Wednesday, May 26, 2021

In Country

Author: Bobbie Ann Mason
Publisher: Harper Perennial 1985


“Is it OK if I go through your garbage?”  I asked a friend of mine when I saw he was cleaning his office and throwing out many books.  “I doubt there is anything that interests you here, but be my guest”, he replied.  I picked up this book from one of those boxes.  My friend is an English professor and he told me that he used this book once in one of his courses.  There are numerous markings throughout the book: crosses, circled crosses, vertical line segments, circles with forward slashes or backward slashes, and underlined text with no signs. I wondered what each symbol mean but did not investigate (yet).


Sam is a teenager growing in a small town in rural Kentucky.  Her mother Irene is remarried and had another baby not too long ago.  Her father Dwayne died in Vietnam before
she was even born.  Emmett, Irene’s brother went to Vietnam to take the revenge.  Emmett came back suffering from Post Vietnam War Syndrome.  Irene took care of both Emmett and Sam until she had her second baby and moved to a big city with her new husband.  Sam takes care of Emmett now and “In Country”—a slang for Vietnam—is their story.


KP has even underlined “praise for In country”.  The following are some of those remarks that I kind of agree with.


“ … She (Mason) makes the likable Sam both a headstrong charmer and a thinking and feeling observer who learns what Vietnam cost, and keep on costing (in 1985). It’s a triumphant characterization, and this is probably the year’s best novel.”


“As long as there are people like Sam Hughes intent on keeping the World honest, we all have a chance to learn and grow.”


“ There is a discovery here, and Mason presents with a humanizing tone.  She also writes with a canny feel for conversation and the sense of ordinary life.  She gives us interesting people and and an important message.”


The following are few excerpts that were marked with a circled cross.


“You have to go to college, Sam.  Women can do anything they want to now, just about”.


“You just want me to get out of Hopewell and forget about Emmett, the same way you want me to forget about my daddy,” Sam blurted out.  “You want to pretend the whole Vietnam War never existed, like you want to protect me from something.  I’m not a baby.” She glanced at the baby, who was tugging away obliviously.


A flash of pain hit her mother’s face, and Sam regretted her outburst.  Irene said slowly, “I’ve told you about all there is to tell, Sam.  I was married to him for one month before he left, and I never saw him again.”.

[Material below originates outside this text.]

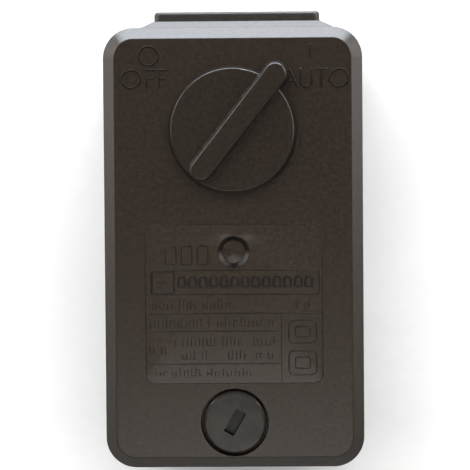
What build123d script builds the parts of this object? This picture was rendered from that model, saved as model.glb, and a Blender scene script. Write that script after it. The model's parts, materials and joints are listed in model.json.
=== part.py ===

The baby stopped nursing and her head swiveled around.  She looked at Sam curiously.  “I guess she’s not hungry,” Irene said, flopping her breast back in her nightshirt.


“Just look at her.  I was nineteen.  Not much older than you.  Imagine yourself with this little baby.  How would you handle it?  But I can’t live in the past.  It was all such a stupid waste.  There is nothing to remember.”


“Did he know you were going to have me?”


“Oh, sure.  We wrote back and forth.  He knew.”


“Emmett said it was my daddy’s idea to name me Samantha.”


“He liked the name.  I can’t remember exactly how it came up.  It might have been his idea.”


“I still don’t see why never told me.”


“I didn’t think it mattered.”


“Yes, it did.”


The following passage was not marked, but it is relevant here.  Sam found a bundle of letters written by her father.  She found the following in the next-to-last letter.


“I was thinking about what you wanted to name the baby and I really don’t want to name it Darrell.  That was the name of a guy in my outfit who isn’t with us anymore.  I’d feel too unlucky naming my baby Darrell.  Your idea of Melinda Sue reminds me too much of that ugly girl I had to sit by one summer in Vacation Bible School.  And Bill and Bob are too ordinary.  But here is my favorite name: Samuel.  It’s from the Bible.  If it’s a girl, name it Samantha.  …”


The following received the vertical line segment marking from KP.


“Sometimes in the middle of the night it stuck Sam with sudden clarity that she was going to die someday.  Most of the time she forget about this.  But now, as she and Emmett and Mamaw Hughes drive into Washington, where the Vietnam Memorial bears the names of so many who died, the reality of death hits her in broad daylight.”


The following went unmarked.


“Sam climbed the ladder until she is eye level with her father’s name.  She feels funny, touching it.  A scratching on a rock.  Writing.  Something for future archaeologists to puzzle over, clues to a language.”


This is a great novel; It is clean, honest, and error free.  


Now I have to investigate all these mystery markings made by KP just like an archaeologist.